> _INFORMATION SHOWN_
§

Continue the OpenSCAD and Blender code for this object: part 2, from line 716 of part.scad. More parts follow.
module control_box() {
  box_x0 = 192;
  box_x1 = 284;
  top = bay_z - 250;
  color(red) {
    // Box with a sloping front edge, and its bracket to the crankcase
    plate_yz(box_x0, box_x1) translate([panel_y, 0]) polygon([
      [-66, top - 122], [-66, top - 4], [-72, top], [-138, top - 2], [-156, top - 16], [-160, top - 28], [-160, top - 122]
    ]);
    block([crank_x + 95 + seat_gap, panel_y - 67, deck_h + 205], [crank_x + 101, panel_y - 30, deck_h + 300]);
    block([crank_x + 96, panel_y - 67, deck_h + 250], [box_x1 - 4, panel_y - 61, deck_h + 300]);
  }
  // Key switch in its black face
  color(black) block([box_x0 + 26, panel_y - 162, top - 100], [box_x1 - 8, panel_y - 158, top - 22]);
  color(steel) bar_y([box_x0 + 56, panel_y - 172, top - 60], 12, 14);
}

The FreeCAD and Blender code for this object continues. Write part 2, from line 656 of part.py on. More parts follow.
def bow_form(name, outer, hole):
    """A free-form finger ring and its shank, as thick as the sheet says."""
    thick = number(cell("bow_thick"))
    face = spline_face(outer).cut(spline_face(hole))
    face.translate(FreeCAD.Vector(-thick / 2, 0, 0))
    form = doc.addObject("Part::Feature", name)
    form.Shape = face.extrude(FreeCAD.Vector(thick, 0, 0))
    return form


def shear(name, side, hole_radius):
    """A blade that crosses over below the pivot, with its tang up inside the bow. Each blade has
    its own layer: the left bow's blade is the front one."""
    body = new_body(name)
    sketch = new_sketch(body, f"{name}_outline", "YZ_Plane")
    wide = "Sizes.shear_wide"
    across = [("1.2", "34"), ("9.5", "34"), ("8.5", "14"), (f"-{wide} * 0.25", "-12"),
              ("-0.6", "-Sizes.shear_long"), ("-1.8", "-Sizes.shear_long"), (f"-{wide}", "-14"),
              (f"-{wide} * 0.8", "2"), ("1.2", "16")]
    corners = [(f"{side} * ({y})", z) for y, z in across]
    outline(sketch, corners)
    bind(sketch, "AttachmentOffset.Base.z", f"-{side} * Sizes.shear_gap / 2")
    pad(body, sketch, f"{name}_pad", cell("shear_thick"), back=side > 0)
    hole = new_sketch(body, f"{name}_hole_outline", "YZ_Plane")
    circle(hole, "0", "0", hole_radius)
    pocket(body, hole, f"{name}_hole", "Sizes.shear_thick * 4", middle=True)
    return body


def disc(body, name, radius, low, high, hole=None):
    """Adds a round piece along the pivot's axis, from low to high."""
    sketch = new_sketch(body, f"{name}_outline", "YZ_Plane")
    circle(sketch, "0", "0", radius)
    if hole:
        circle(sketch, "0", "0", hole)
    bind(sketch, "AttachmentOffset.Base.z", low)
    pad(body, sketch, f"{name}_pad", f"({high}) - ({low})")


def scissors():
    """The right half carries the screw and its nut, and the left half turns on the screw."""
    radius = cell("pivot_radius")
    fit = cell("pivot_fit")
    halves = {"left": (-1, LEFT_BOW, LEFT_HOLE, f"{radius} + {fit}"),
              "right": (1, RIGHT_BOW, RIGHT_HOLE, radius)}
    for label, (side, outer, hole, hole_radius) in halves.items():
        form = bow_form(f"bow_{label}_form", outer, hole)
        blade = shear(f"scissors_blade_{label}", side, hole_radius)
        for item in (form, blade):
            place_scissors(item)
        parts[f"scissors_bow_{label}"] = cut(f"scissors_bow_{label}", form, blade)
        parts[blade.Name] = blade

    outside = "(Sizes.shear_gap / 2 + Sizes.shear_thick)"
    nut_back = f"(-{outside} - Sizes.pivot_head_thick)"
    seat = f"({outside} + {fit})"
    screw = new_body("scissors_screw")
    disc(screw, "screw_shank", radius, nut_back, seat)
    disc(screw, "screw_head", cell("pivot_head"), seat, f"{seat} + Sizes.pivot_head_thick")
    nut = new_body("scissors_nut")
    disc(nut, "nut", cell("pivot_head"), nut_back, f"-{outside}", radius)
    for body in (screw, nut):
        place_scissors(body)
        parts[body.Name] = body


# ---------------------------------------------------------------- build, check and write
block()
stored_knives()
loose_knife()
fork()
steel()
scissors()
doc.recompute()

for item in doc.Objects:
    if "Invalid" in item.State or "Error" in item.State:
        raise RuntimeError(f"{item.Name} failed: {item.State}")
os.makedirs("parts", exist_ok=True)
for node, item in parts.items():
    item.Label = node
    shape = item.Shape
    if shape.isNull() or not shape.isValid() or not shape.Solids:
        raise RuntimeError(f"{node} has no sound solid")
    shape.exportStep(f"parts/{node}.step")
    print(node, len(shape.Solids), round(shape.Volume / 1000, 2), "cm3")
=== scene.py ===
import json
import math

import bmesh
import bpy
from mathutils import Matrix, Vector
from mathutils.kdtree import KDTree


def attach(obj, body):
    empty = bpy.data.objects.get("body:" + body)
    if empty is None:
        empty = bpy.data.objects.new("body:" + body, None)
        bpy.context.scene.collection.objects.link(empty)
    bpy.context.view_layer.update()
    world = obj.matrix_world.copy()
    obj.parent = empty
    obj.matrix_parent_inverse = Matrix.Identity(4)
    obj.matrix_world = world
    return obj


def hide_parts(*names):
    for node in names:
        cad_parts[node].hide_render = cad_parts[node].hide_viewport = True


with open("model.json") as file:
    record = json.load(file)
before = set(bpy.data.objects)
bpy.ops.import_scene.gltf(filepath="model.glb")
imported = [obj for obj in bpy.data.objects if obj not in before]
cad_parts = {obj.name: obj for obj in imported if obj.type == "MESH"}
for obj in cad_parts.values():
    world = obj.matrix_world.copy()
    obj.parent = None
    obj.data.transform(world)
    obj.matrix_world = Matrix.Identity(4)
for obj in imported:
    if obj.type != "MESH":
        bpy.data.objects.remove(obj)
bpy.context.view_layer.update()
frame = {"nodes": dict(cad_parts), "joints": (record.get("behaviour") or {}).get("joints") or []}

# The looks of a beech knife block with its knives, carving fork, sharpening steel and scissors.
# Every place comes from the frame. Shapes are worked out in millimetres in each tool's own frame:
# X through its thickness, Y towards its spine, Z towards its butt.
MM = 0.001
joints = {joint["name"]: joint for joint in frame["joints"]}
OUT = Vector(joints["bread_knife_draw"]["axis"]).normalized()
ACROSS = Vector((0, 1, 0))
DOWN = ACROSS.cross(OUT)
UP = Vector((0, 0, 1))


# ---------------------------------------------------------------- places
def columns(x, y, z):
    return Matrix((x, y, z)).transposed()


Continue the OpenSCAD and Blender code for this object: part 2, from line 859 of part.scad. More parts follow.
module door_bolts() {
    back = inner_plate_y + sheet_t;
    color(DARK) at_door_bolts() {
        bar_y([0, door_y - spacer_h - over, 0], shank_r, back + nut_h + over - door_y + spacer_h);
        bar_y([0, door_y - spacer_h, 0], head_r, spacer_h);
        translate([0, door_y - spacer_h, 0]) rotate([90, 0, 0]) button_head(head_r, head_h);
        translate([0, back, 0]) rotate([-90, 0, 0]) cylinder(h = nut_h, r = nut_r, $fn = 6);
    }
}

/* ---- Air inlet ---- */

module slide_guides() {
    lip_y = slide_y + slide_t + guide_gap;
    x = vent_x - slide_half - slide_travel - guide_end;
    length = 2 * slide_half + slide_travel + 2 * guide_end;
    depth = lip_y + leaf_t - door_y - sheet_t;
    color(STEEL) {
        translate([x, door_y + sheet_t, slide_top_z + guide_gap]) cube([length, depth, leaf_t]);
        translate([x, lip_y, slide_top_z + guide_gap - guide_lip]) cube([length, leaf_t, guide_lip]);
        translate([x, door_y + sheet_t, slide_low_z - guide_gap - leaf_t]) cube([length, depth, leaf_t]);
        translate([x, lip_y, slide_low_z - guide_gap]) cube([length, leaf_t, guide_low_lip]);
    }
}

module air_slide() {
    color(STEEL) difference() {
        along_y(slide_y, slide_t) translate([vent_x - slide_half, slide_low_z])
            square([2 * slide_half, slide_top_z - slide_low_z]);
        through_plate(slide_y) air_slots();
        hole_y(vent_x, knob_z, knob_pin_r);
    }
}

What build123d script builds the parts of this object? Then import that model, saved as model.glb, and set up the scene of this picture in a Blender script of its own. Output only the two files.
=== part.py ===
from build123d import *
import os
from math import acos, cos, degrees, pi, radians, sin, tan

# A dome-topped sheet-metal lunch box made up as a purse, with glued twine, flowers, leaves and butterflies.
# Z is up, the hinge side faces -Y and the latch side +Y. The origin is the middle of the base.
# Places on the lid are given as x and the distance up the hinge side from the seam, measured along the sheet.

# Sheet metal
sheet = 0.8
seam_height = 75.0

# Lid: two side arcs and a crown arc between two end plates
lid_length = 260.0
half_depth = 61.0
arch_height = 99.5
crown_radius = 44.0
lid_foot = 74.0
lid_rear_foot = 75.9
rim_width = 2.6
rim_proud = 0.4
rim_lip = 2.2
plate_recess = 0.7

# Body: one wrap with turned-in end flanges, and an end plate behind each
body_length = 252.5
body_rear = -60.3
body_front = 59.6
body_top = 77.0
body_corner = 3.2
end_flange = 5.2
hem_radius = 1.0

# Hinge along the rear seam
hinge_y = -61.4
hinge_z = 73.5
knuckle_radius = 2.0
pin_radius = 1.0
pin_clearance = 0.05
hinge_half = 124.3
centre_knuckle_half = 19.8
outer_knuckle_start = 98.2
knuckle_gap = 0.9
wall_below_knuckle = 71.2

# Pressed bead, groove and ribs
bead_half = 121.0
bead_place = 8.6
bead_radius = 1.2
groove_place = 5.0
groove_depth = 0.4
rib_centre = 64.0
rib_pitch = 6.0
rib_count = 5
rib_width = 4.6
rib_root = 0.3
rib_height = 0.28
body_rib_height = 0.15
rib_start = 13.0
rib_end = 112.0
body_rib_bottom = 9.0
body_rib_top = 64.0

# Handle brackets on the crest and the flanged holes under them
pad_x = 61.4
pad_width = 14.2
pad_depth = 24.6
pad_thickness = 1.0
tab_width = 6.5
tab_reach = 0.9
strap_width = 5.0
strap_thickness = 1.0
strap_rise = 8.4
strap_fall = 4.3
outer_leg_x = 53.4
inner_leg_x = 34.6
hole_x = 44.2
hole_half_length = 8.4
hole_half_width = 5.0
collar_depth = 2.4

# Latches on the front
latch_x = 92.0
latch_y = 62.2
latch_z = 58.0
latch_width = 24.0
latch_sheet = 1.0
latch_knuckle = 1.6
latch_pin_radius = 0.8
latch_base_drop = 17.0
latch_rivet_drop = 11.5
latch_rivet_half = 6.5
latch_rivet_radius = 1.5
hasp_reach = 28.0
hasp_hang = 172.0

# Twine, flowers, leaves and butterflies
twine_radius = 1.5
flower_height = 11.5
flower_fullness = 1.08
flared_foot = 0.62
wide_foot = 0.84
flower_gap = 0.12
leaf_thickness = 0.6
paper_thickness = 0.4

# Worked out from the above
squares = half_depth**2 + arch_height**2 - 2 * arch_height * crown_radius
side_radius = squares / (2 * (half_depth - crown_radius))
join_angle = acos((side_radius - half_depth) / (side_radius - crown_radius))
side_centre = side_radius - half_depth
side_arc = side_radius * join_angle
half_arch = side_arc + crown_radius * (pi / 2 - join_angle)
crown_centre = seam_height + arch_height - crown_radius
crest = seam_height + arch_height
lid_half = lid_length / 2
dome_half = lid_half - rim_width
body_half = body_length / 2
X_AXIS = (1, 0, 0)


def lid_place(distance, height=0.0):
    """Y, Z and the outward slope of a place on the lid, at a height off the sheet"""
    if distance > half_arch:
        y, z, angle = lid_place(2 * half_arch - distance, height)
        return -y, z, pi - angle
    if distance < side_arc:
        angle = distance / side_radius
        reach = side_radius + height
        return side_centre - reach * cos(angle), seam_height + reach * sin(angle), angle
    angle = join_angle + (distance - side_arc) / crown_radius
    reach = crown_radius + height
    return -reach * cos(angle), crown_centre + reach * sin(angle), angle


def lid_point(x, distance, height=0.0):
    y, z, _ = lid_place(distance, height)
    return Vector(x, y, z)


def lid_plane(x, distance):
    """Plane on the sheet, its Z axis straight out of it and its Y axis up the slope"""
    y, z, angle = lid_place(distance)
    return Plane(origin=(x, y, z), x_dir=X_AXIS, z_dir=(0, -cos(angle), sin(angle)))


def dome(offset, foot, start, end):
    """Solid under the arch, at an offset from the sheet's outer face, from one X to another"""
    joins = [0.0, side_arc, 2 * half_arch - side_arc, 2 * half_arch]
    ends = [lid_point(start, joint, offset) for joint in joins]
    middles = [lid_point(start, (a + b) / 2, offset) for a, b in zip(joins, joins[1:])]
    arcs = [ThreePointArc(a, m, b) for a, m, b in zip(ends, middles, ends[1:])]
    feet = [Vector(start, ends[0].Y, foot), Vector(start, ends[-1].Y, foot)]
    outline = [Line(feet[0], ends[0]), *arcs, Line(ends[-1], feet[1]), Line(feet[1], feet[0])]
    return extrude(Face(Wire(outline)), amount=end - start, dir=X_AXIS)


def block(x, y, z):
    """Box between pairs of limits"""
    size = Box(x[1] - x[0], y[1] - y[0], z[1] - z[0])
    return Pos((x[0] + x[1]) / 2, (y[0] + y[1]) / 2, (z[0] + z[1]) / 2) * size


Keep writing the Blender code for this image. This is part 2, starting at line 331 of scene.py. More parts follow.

§

Transcribe the lines beginning at the one that contains "check and write" and ending at the one that contains "before = set(bpy.data.objects)", with nothing added or left out.

# ---------------------------------------------------------------- build, check and write
block()
stored_knives()
loose_knife()
fork()
steel()
scissors()
doc.recompute()

for item in doc.Objects:
    if "Invalid" in item.State or "Error" in item.State:
        raise RuntimeError(f"{item.Name} failed: {item.State}")
os.makedirs("parts", exist_ok=True)
for node, item in parts.items():
    item.Label = node
    shape = item.Shape
    if shape.isNull() or not shape.isValid() or not shape.Solids:
        raise RuntimeError(f"{node} has no sound solid")
    shape.exportStep(f"parts/{node}.step")
    print(node, len(shape.Solids), round(shape.Volume / 1000, 2), "cm3")
=== scene.py ===
import json
import math

import bmesh
import bpy
from mathutils import Matrix, Vector
from mathutils.kdtree import KDTree


def attach(obj, body):
    empty = bpy.data.objects.get("body:" + body)
    if empty is None:
        empty = bpy.data.objects.new("body:" + body, None)
        bpy.context.scene.collection.objects.link(empty)
    bpy.context.view_layer.update()
    world = obj.matrix_world.copy()
    obj.parent = empty
    obj.matrix_parent_inverse = Matrix.Identity(4)
    obj.matrix_world = world
    return obj


def hide_parts(*names):
    for node in names:
        cad_parts[node].hide_render = cad_parts[node].hide_viewport = True


with open("model.json") as file:
    record = json.load(file)
before = set(bpy.data.objects)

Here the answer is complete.